RECORDS -
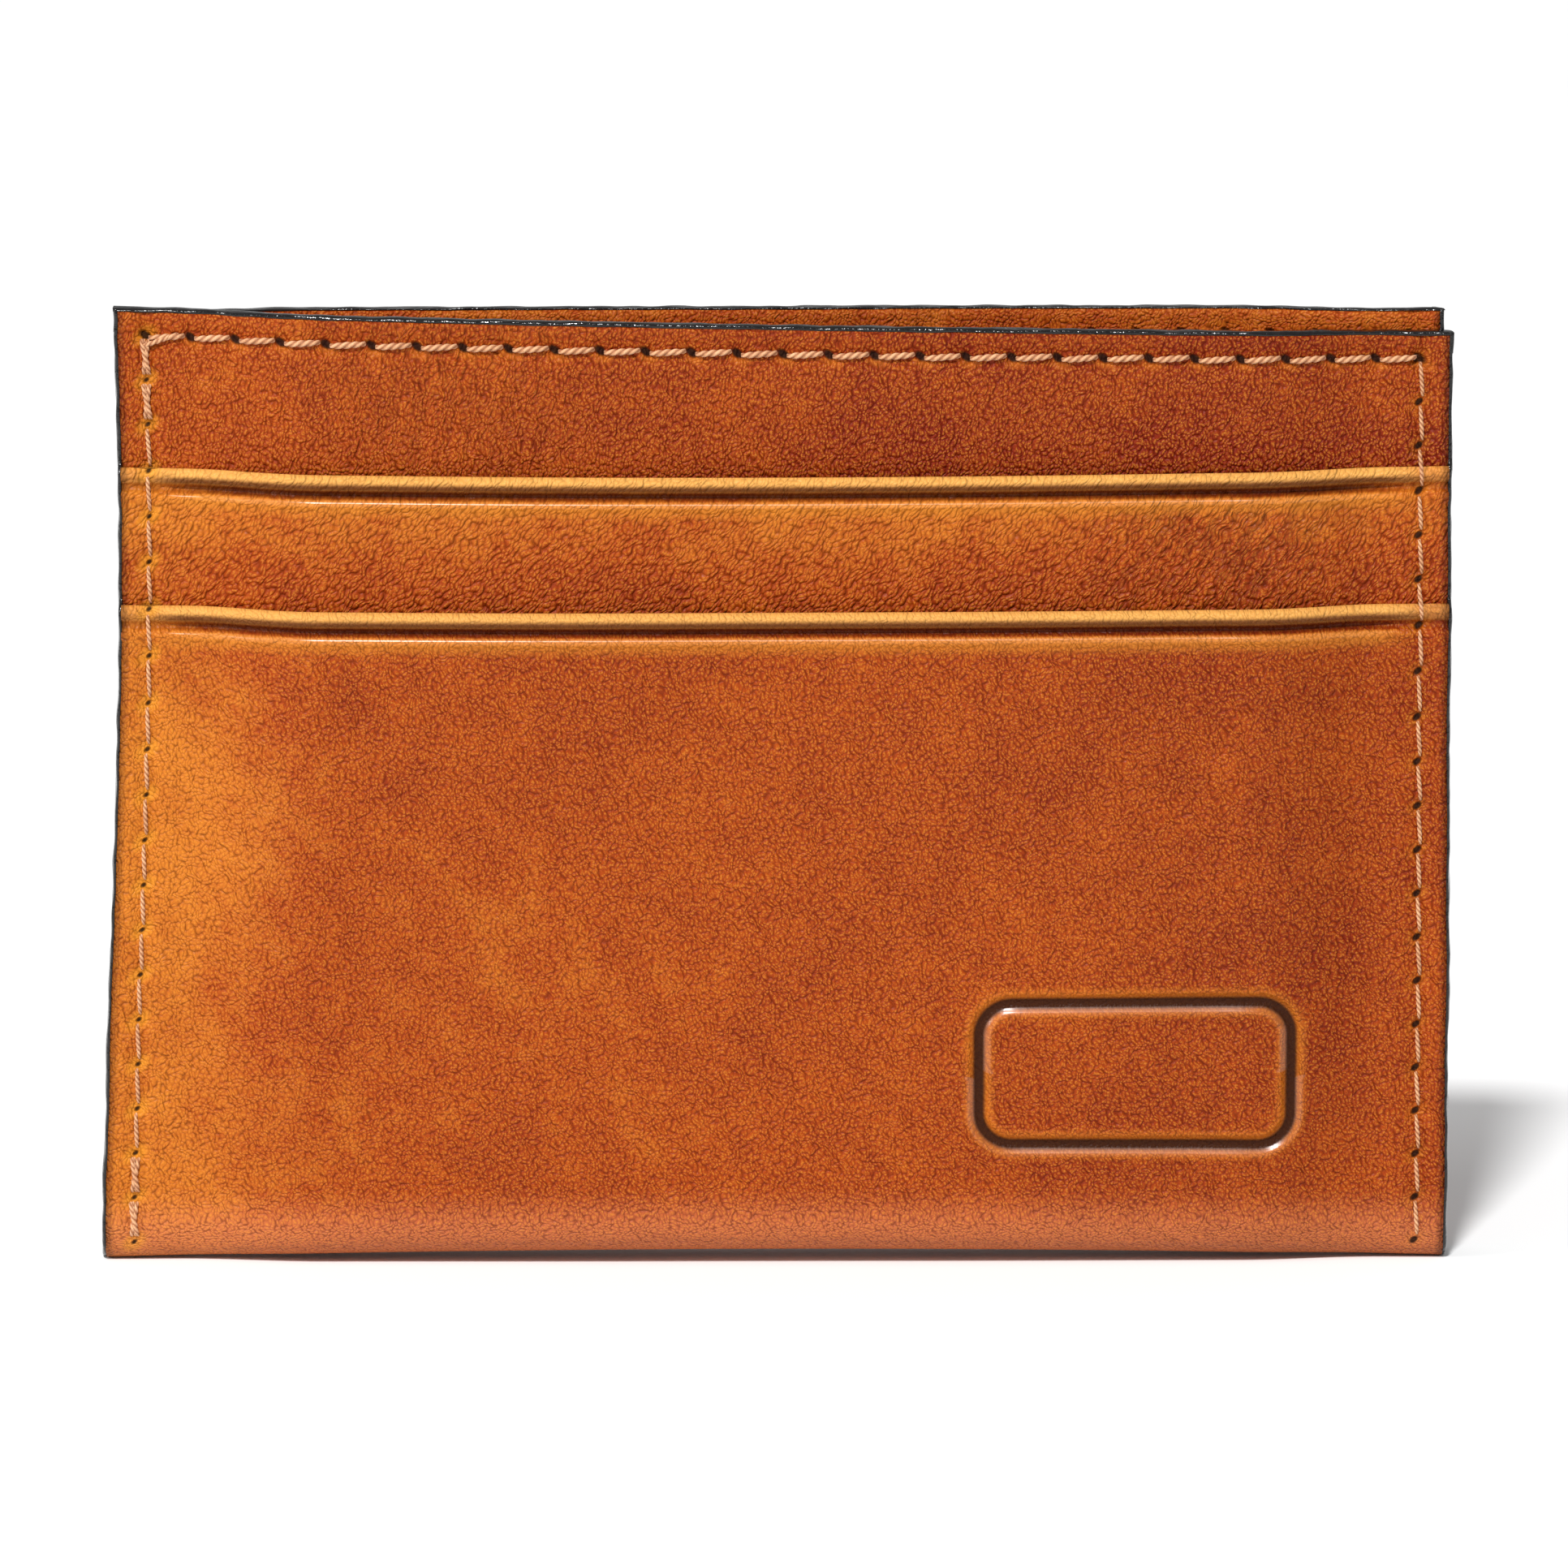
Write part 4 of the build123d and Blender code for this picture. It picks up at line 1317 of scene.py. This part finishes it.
# %% Studio
floor_mesh = bpy.data.meshes.new("table_top")
floor_bm = bmesh.new()
bmesh.ops.create_grid(floor_bm, x_segments=1, y_segments=1, size=3.0)
floor_bm.to_mesh(floor_mesh)
floor_bm.free()
floor = bpy.data.objects.new("table_top", floor_mesh)
bpy.context.scene.collection.objects.link(floor)
table = Finish("pale_table")
cloud = table.noise(table.add("ShaderNodeTexCoord", None, None, "Object"), 6.0, 2.0, 0.5)
table_colour = table.blend(cloud, (0.90, 0.90, 0.90, 1.0), (0.94, 0.94, 0.94, 1.0))
floor_inputs = {"Base Color": table_colour, "Roughness": 0.6}
floor.data.materials.append(table.surface(table.add("ShaderNodeBsdfPrincipled", None, floor_inputs)))

world = bpy.data.worlds.new("studio")
bpy.context.scene.world = world
world.use_nodes = True
world.node_tree.nodes["Background"].inputs["Color"].default_value = (1.0, 1.0, 1.0, 1.0)
world.node_tree.nodes["Background"].inputs["Strength"].default_value = 0.42


def studio_light(name, kind, place, target, power, **settings):
    """A light that looks at a point."""
    light = bpy.data.lights.new(name, kind)
    light.energy = power
    for key, value in settings.items():
        setattr(light, key, value)
    lamp = bpy.data.objects.new(name, light)
    lamp.location = place
    lamp.rotation_euler = (Vector(target) - Vector(place)).to_track_quat("-Z", "Y").to_euler()
    bpy.context.scene.collection.objects.link(lamp)
    return lamp


AIM = (0.10 * MM, 0.0, 37.08 * MM)
studio_light("key", "SUN", (-0.20, -0.86, 1.03), AIM, 3.3, angle=math.radians(7))
studio_light("side", "AREA", (-1.05, -0.42, 0.50), AIM, 5.0, size=0.35)

CAMERA_DISTANCE = 0.700
CAMERA_TURN = math.radians(-0.46)
CAMERA_RISE = math.radians(9.3)
camera_data = bpy.data.cameras.new("camera")
camera_data.sensor_width = 36.0
camera_data.lens = 208.2
camera_data.clip_start = 0.01
camera = bpy.data.objects.new("camera", camera_data)
level = math.cos(CAMERA_RISE) * CAMERA_DISTANCE
camera.location = (
    AIM[0] + math.sin(CAMERA_TURN) * level,
    AIM[1] - math.cos(CAMERA_TURN) * level,
    AIM[2] + math.sin(CAMERA_RISE) * CAMERA_DISTANCE,
)
camera.rotation_euler = (Vector(AIM) - camera.location).to_track_quat("-Z", "Y").to_euler()
bpy.context.scene.collection.objects.link(camera)
bpy.context.scene.camera = camera
bpy.context.scene.view_settings.view_transform = "Standard"
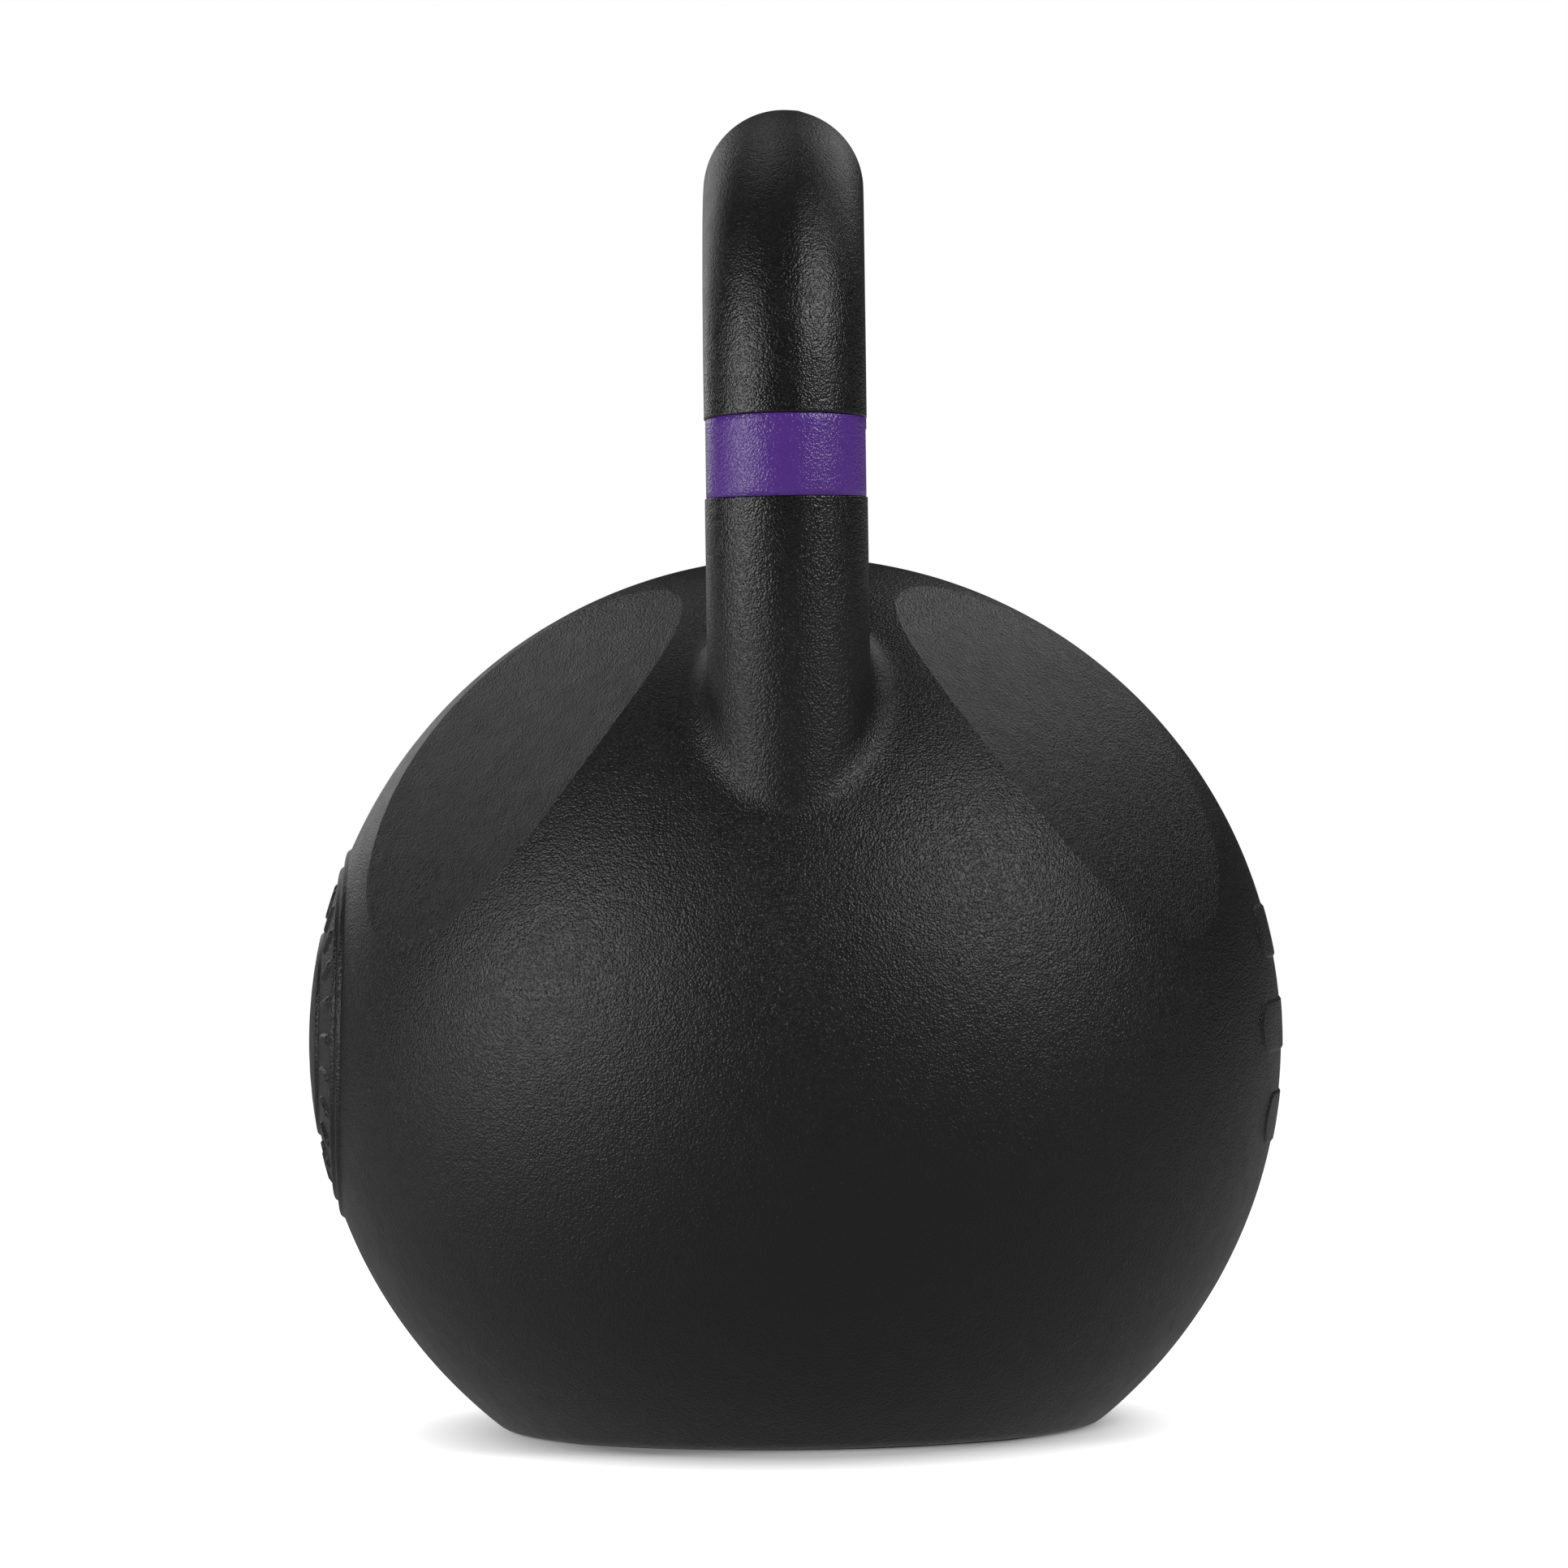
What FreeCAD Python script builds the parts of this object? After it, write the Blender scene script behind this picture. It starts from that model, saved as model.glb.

JOB - Your task is to print the whole listing again exactly.

REPLY -
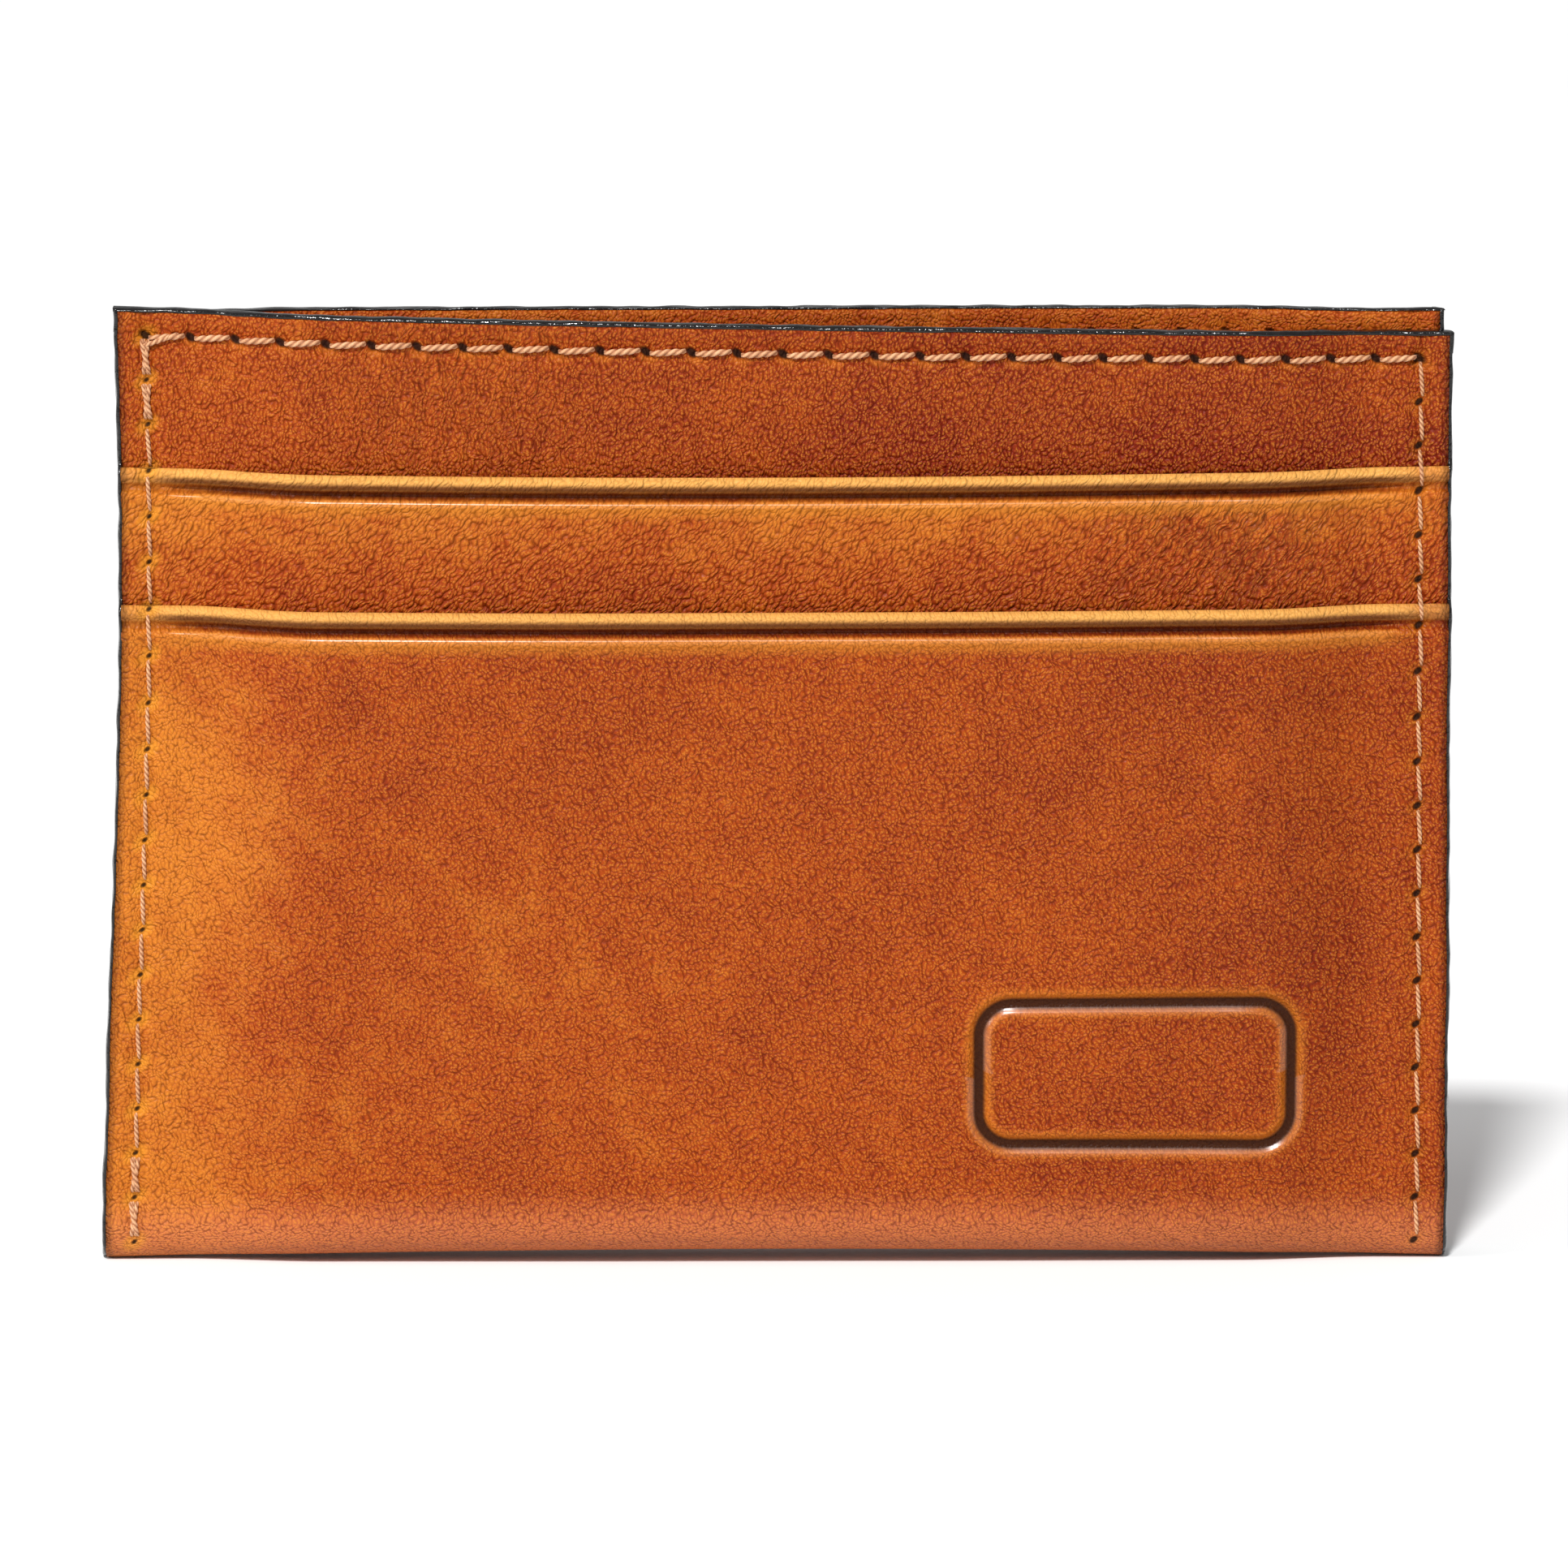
Write part 4 of the build123d and Blender code for this picture. It picks up at line 1317 of scene.py. This part finishes it.
# %% Studio
floor_mesh = bpy.data.meshes.new("table_top")
floor_bm = bmesh.new()
bmesh.ops.create_grid(floor_bm, x_segments=1, y_segments=1, size=3.0)
floor_bm.to_mesh(floor_mesh)
floor_bm.free()
floor = bpy.data.objects.new("table_top", floor_mesh)
bpy.context.scene.collection.objects.link(floor)
table = Finish("pale_table")
cloud = table.noise(table.add("ShaderNodeTexCoord", None, None, "Object"), 6.0, 2.0, 0.5)
table_colour = table.blend(cloud, (0.90, 0.90, 0.90, 1.0), (0.94, 0.94, 0.94, 1.0))
floor_inputs = {"Base Color": table_colour, "Roughness": 0.6}
floor.data.materials.append(table.surface(table.add("ShaderNodeBsdfPrincipled", None, floor_inputs)))

world = bpy.data.worlds.new("studio")
bpy.context.scene.world = world
world.use_nodes = True
world.node_tree.nodes["Background"].inputs["Color"].default_value = (1.0, 1.0, 1.0, 1.0)
world.node_tree.nodes["Background"].inputs["Strength"].default_value = 0.42


def studio_light(name, kind, place, target, power, **settings):
    """A light that looks at a point."""
    light = bpy.data.lights.new(name, kind)
    light.energy = power
    for key, value in settings.items():
        setattr(light, key, value)
    lamp = bpy.data.objects.new(name, light)
    lamp.location = place
    lamp.rotation_euler = (Vector(target) - Vector(place)).to_track_quat("-Z", "Y").to_euler()
    bpy.context.scene.collection.objects.link(lamp)
    return lamp


AIM = (0.10 * MM, 0.0, 37.08 * MM)
studio_light("key", "SUN", (-0.20, -0.86, 1.03), AIM, 3.3, angle=math.radians(7))
studio_light("side", "AREA", (-1.05, -0.42, 0.50), AIM, 5.0, size=0.35)

CAMERA_DISTANCE = 0.700
CAMERA_TURN = math.radians(-0.46)
CAMERA_RISE = math.radians(9.3)
camera_data = bpy.data.cameras.new("camera")
camera_data.sensor_width = 36.0
camera_data.lens = 208.2
camera_data.clip_start = 0.01
camera = bpy.data.objects.new("camera", camera_data)
level = math.cos(CAMERA_RISE) * CAMERA_DISTANCE
camera.location = (
    AIM[0] + math.sin(CAMERA_TURN) * level,
    AIM[1] - math.cos(CAMERA_TURN) * level,
    AIM[2] + math.sin(CAMERA_RISE) * CAMERA_DISTANCE,
)
camera.rotation_euler = (Vector(AIM) - camera.location).to_track_quat("-Z", "Y").to_euler()
bpy.context.scene.collection.objects.link(camera)
bpy.context.scene.camera = camera
bpy.context.scene.view_settings.view_transform = "Standard"
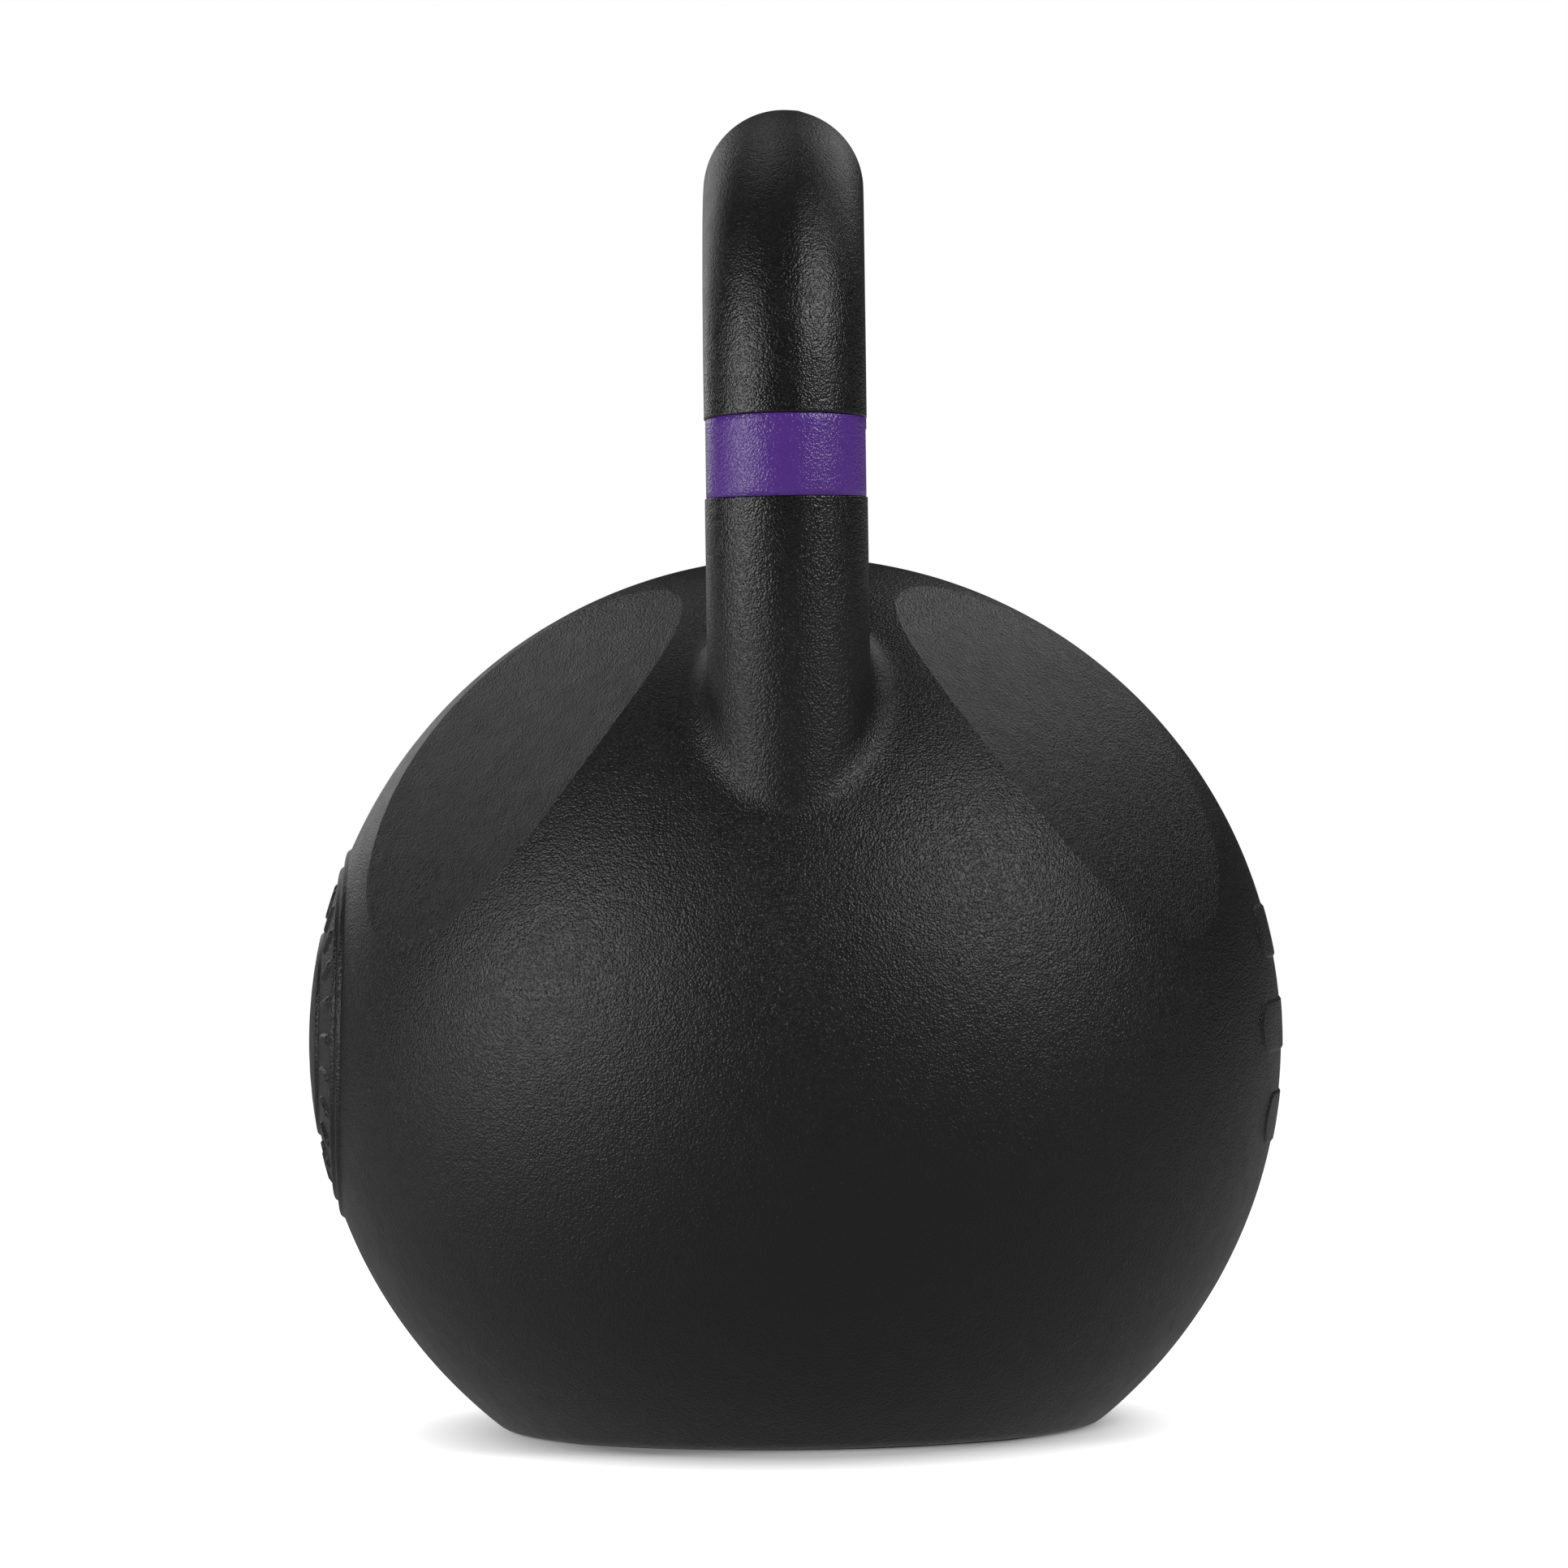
What FreeCAD Python script builds the parts of this object? After it, write the Blender scene script behind this picture. It starts from that model, saved as model.glb.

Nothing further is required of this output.